Imagine bringing a third-grader to ‘the house where Abraham lived,’ or to the burial place of Ruth the Moabite. (This place, at the height of the tel, is traditionally also the tomb of Jesse, King David’s father.) What could be more impressive than standing on 4,000 year old stairs, leading to the gates of the city of Hebron, with a foreign diplomat, explaining to him that ‘this is not only the roots of Judaism, it is also the roots of all of monotheism.’
I have declared this to thousands of people touring this wondrous area, and never cease to be amazed at my own words. And also at the expression of the faces of those I’m speaking to. Jaws literally drop.
But it’s the truth, and the truth has to be told. The real question is, does anyone listen? I’ve taken countless journalists to this site, yet almost none of them have seen fit to include such a precious parcel of history in their articles. History is not political, but such an expose just might be taken the wrong way, proving the fact that Hebron really does have Jewish roots.
So, ignored it is. Even by our own. Our own journalists, politicians, and anyone else of any importance.
And what about Ma’arat HaMachpela, the tombs of the Patriarchs and Matriarchs? It took a bit of ‘pushing and shoving’ until the Prime Minister was convinced that this site is really of national importance and should be included on the list of national heritage sites.

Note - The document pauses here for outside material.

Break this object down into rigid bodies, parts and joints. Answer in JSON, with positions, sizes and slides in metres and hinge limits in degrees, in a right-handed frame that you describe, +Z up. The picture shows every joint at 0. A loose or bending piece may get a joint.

However, Netanyahu isn’t the only one who was persuaded to relate seriously to Machpela. According to recently received statistics, last year over 700,000 people visited the so-called ‘Jewish side’ of this holy monument. That is quite a lot of company. The number continues to climb and it won’t be long before we pass the one million mark.
But what do people see when they arrive at Machpela. Climbing the stairs and entering this massive 2,000 year old structure, visitors find themselves standing under a canvas awning in the building’s mains courtyard. Not a roof, rather a tarpaulin. This covering, a poor attempt to protect visitors and worshipers from the elements, hasn’t been cleaned in years. A filthy, water-creased tent-like structure adorns the second holiest place to the Jewish people in all the world.

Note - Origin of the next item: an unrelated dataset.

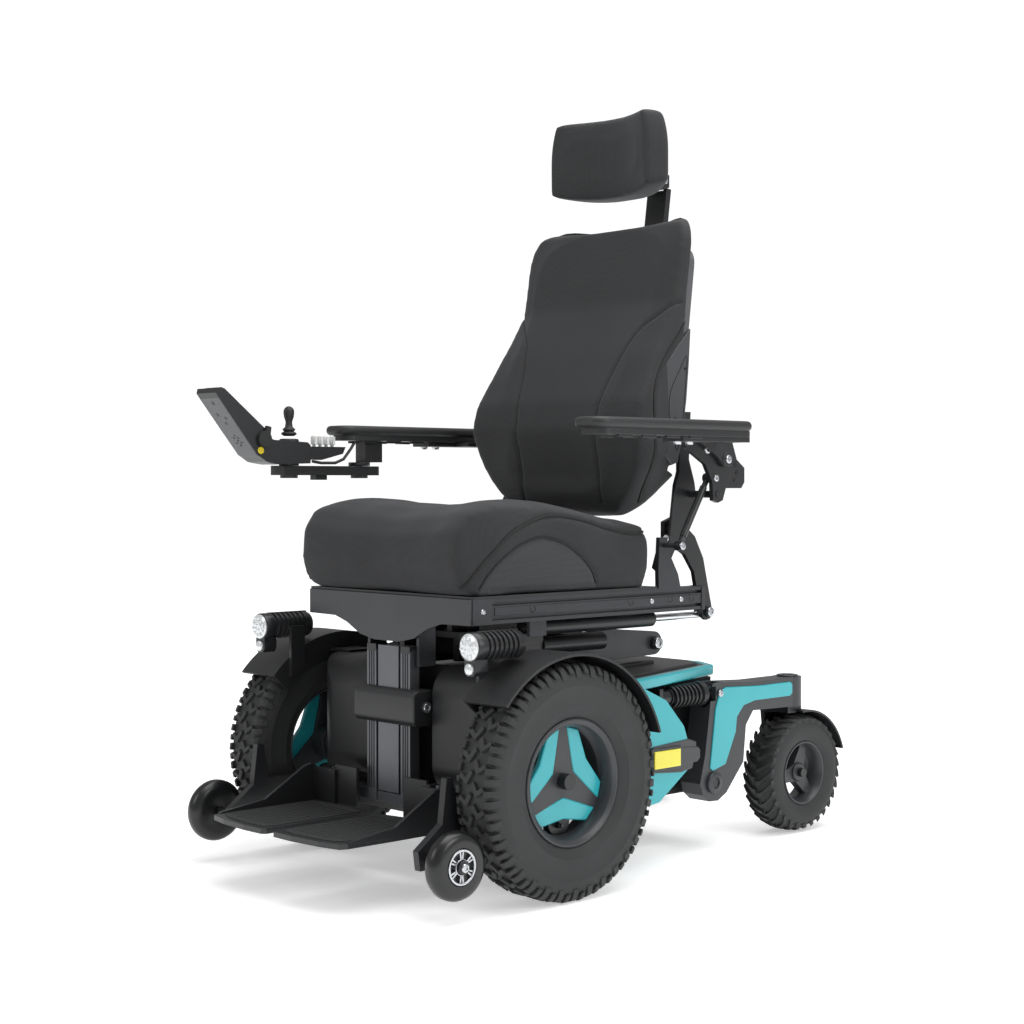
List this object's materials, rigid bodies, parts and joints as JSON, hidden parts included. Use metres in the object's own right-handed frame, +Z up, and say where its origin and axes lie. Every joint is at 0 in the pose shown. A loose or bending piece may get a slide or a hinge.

In one word, this can be described as disgusting. An additional word is disgraceful. Is this the wys to commemorate our nation’s founders: Abraham and Sarah, Isaac and Rebecca, Jacob and Leah?
For about a decade Hebron community leaders have been trying to convince the ‘powers that be’ to remove the awning and replace it with a high-quality roof, as would be befitting of such a national monument. To no avail. Despite hundreds of thousands of annual visitors, of all races and religions, a roof is too political. A potato much too hot to touch.
A few weeks ago, when finally on Shabbat, thank G-d, rain began to fall, water dripped down from the canvas covering onto a Torah scroll. The Torah reading was stopped and the scroll immediately moved. Last night, as a result of heavy winds and rain, the roof finally caved in, falling to the ground, leaving a gaping hole, and a great view of the sky above. And rain falling on worshiper’s heads.
Isn’t it time to stop playing politics with our national treasures and bring an end to such humiliation?! This solution is not to replace the old canvas with a new one. The time has finally come to take the giant step and authorize a real roof atop Ma’arat HaMachpela.